I just remember my grandmother nearly fainting into her concession-stand pizza after the bad guys push a young man’s face into the windshield of a car, resulting in a bloody, slobbery mess. Onscreen, I mean.
From time to time in this spot I’ll share some memories and some great old drive-in movie ads.
How about this one for a re-release of “The Mask” Not the Jim Carrey comedy but a bizarre 1961 horror movie about an ancient mask that has the power to drive people crazy.
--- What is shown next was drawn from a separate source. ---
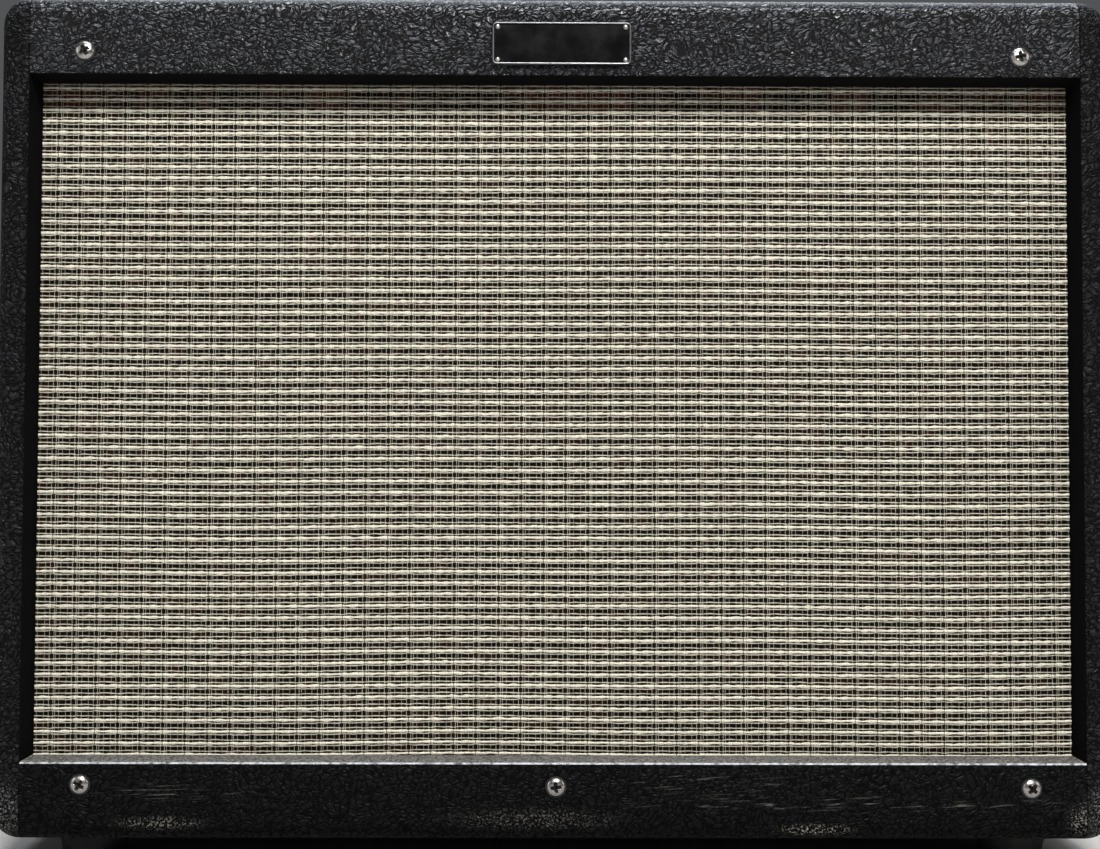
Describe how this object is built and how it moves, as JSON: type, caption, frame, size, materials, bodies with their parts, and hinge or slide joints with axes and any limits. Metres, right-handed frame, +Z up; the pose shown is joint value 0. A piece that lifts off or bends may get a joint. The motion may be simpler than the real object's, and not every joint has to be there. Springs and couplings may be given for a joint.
{
  "type": "tube combo amplifier",
  "caption": "Tube combo amplifier: black vinyl-covered open-back cabinet with a woven grille, a speaker, valve chassis, pointer knobs on top at the back, and a strap handle.",
  "frame": {"origin": "on the floor at the middle of the footprint, between the four feet", "axes": "+X to the right as seen from the front, +Y to the back, +Z up; the grille looks along -Y"},
  "size_m": [0.597, 0.2689, 0.485],
  "materials": {
    "black_vinyl": "boards covered in pebbled black vinyl",
    "grille_cloth": "woven silver and black cloth",
    "plywood": "bare plywood",
    "badge_metal": "black face in a bright rim",
    "rubber": "matt black",
    "chrome": "polished",
    "plated_steel": "zinc plated",
    "circuit_board": "green board",
    "black_plastic": "black moulded",
    "black_iron": "black lacquer over laminations",
    "valve_glass": "clear glass on a black base",
    "knob_plastic": "black with a white pointer line",
    "lamp_jewel": "red jewel in a plated bezel",
    "basket_paint": "dark grey",
    "ferrite": "ferrite between plated plates",
    "cone_paper": "dark pressed paper",
    "spider_cloth": "varnished cloth",
    "cork": "cork",
    "tank_steel": "dull plated steel"
  },
  "bodies": {
    "amplifier": {"back_panel_lower": "black_vinyl", "back_panel_upper": "black_vinyl", "badge_plate": "badge_metal", "baffle_board": "plywood", "cabinet_bottom": "black_vinyl", "cabinet_side_left": "black_vinyl", "cabinet_side_right": "black_vinyl", "cabinet_top": "black_vinyl", "chassis": "plated_steel", "choke": "black_iron", "control_board": "circuit_board", "control_panel": "chrome", "effects_jacks": "black_plastic", "foot_front_left": "rubber", "foot_front_right": "rubber", "foot_rear_left": "rubber", "foot_rear_right": "rubber", "front_panel_lower": "black_vinyl", "front_panel_upper": "black_vinyl", "fuse_holder": "black_plastic", "grille_cloth": "grille_cloth", "handle_cap_left": "chrome", "handle_cap_right": "chrome", "input_jacks": "black_plastic", "mains_inlet": "black_plastic", "output_transformer": "black_iron", "pilot_lamp": "lamp_jewel", "power_socket_left": "black_plastic", "power_socket_right": "black_plastic", "power_transformer": "black_iron", "power_tube_left": "valve_glass", "power_tube_right": "valve_glass", "preamp_tube_1": "valve_glass", "preamp_tube_2": "valve_glass", "preamp_tube_3": "valve_glass", "reverb_tank": "tank_steel", "speaker_frame": "basket_paint", "speaker_gasket": "cork", "speaker_jacks": "black_plastic", "speaker_magnet": "ferrite", "speaker_spider": "spider_cloth", "speaker_surround": "cone_paper", "tube_shield_1": "plated_steel", "tube_shield_2": "plated_steel", "tube_shield_3": "plated_steel"},
    "presence_knob": {"knob_presence": "knob_plastic"},
    "reverb_knob": {"knob_reverb": "knob_plastic"},
    "master_knob": {"knob_master": "knob_plastic"},
    "middle_knob": {"knob_middle": "knob_plastic"},
    "bass_knob": {"knob_bass": "knob_plastic"},
    "treble_knob": {"knob_treble": "knob_plastic"},
    "drive_knob": {"knob_drive": "knob_plastic"},
    "volume_knob": {"knob_volume": "knob_plastic"},
    "channel_button": {"button_channel": "knob_plastic"},
    "more_drive_button": {"button_more_drive": "knob_plastic"},
    "bright_button": {"button_bright": "knob_plastic"},
    "power_lever": {"switch_power": "chrome"},
    "standby_lever": {"switch_standby": "chrome"},
    "cone": {"speaker_cone": "cone_paper"},
    "strap": {"handle_strap": "rubber"}
  },
  "joints": [
    {"name": "presence_turn", "type": "hinge", "parent": "amplifier", "child": "presence_knob", "pos_m": [0.0975, 0.07455, 0.452], "axis": [0, 0, 1], "range_deg": [-200, 100]},
    {"name": "reverb_turn", "type": "hinge", "parent": "amplifier", "child": "reverb_knob", "pos_m": [0.0615, 0.07455, 0.452], "axis": [0, 0, 1], "range_deg": [-225, 75]},
    {"name": "master_turn", "type": "hinge", "parent": "amplifier", "child": "master_knob", "pos_m": [0.0255, 0.07455, 0.452], "axis": [0, 0, 1], "range_deg": [-175, 125]},
    {"name": "middle_turn", "type": "hinge", "parent": "amplifier", "child": "middle_knob", "pos_m": [-0.0105, 0.07455, 0.452], "axis": [0, 0, 1], "range_deg": [-137.5, 162.5]},
    {"name": "bass_turn", "type": "hinge", "parent": "amplifier", "child": "bass_knob", "pos_m": [-0.0465, 0.07455, 0.452], "axis": [0, 0, 1], "range_deg": [-162.5, 137.5]},
    {"name": "treble_turn", "type": "hinge", "parent": "amplifier", "child": "treble_knob", "pos_m": [-0.0825, 0.07455, 0.452], "axis": [0, 0, 1], "range_deg": [-125, 175]},
    {"name": "drive_turn", "type": "hinge", "parent": "amplifier", "child": "drive_knob", "pos_m": [-0.1325, 0.07455, 0.452], "axis": [0, 0, 1], "range_deg": [-187.5, 112.5]},
    {"name": "volume_turn", "type": "hinge", "parent": "amplifier", "child": "volume_knob", "pos_m": [-0.1685, 0.07455, 0.452], "axis": [0, 0, 1], "range_deg": [-150, 150]},
    {"name": "channel_press", "type": "slide", "parent": "amplifier", "child": "channel_button", "axis": [0, 0, -1], "range_m": [0, 0.0025], "stiffness_N_per_m": 600},
    {"name": "more_drive_press", "type": "slide", "parent": "amplifier", "child": "more_drive_button", "axis": [0, 0, -1], "range_m": [0, 0.0025], "stiffness_N_per_m": 600},
    {"name": "bright_press", "type": "slide", "parent": "amplifier", "child": "bright_button", "axis": [0, 0, -1], "range_m": [0, 0.0025], "stiffness_N_per_m": 600},
    {"name": "power_tip", "type": "hinge", "parent": "amplifier", "child": "power_lever", "pos_m": [0.2365, 0.07455, 0.4552], "axis": [1, 0, 0], "range_deg": [0, 24]},
    {"name": "standby_tip", "type": "hinge", "parent": "amplifier", "child": "standby_lever", "pos_m": [0.2115, 0.07455, 0.4552], "axis": [1, 0, 0], "range_deg": [0, 24]},
    {"name": "cone_travel", "type": "slide", "parent": "amplifier", "child": "cone", "axis": [0, -1, 0], "range_m": [-0.003, 0.003], "stiffness_N_per_m": 5000},
    {"name": "handle_lift", "type": "slide", "parent": "amplifier", "child": "strap", "axis": [0, 0, 1], "range_m": [0, 0.006]}
  ]
}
Some remember “The Mask” from the early 1980s, when it was re-released at the height of the 3-D revival.
This “midnight shock-a-thon” ad features not only “The Mask” but “The Bat,” probably a 1959 Vincent Price thriller and “Town Without Pity,” a 1961 Kirk Douglas movie that is sold, as you can tell from the ad, in the sleaziest way possible:
“The story of what four men did to a girl .. and what the town did to them!”
This ad has some exploitation/drive-in advertising gems, including “A free comb to all after your hair-raising experience!” I can hear it now: “Mom, Dad, can we go to the drive-in tonight? They’re giving away free combs!”
Lastly, how about the exploitation double-feature classic “I Drink Your Blood” and “I Eat Your Skin.” The former is a 1970 movie about Satanists terrorizing a town. The latter originally came out in 1964 and was about zombies. The combination of titles was drive-in movie gold.
The canny drive-in operator offered a free buffet of “skin chips and dip” and “flesh fries” and provided free Tums.
Who wouldn’t turn out for this drive-in combo?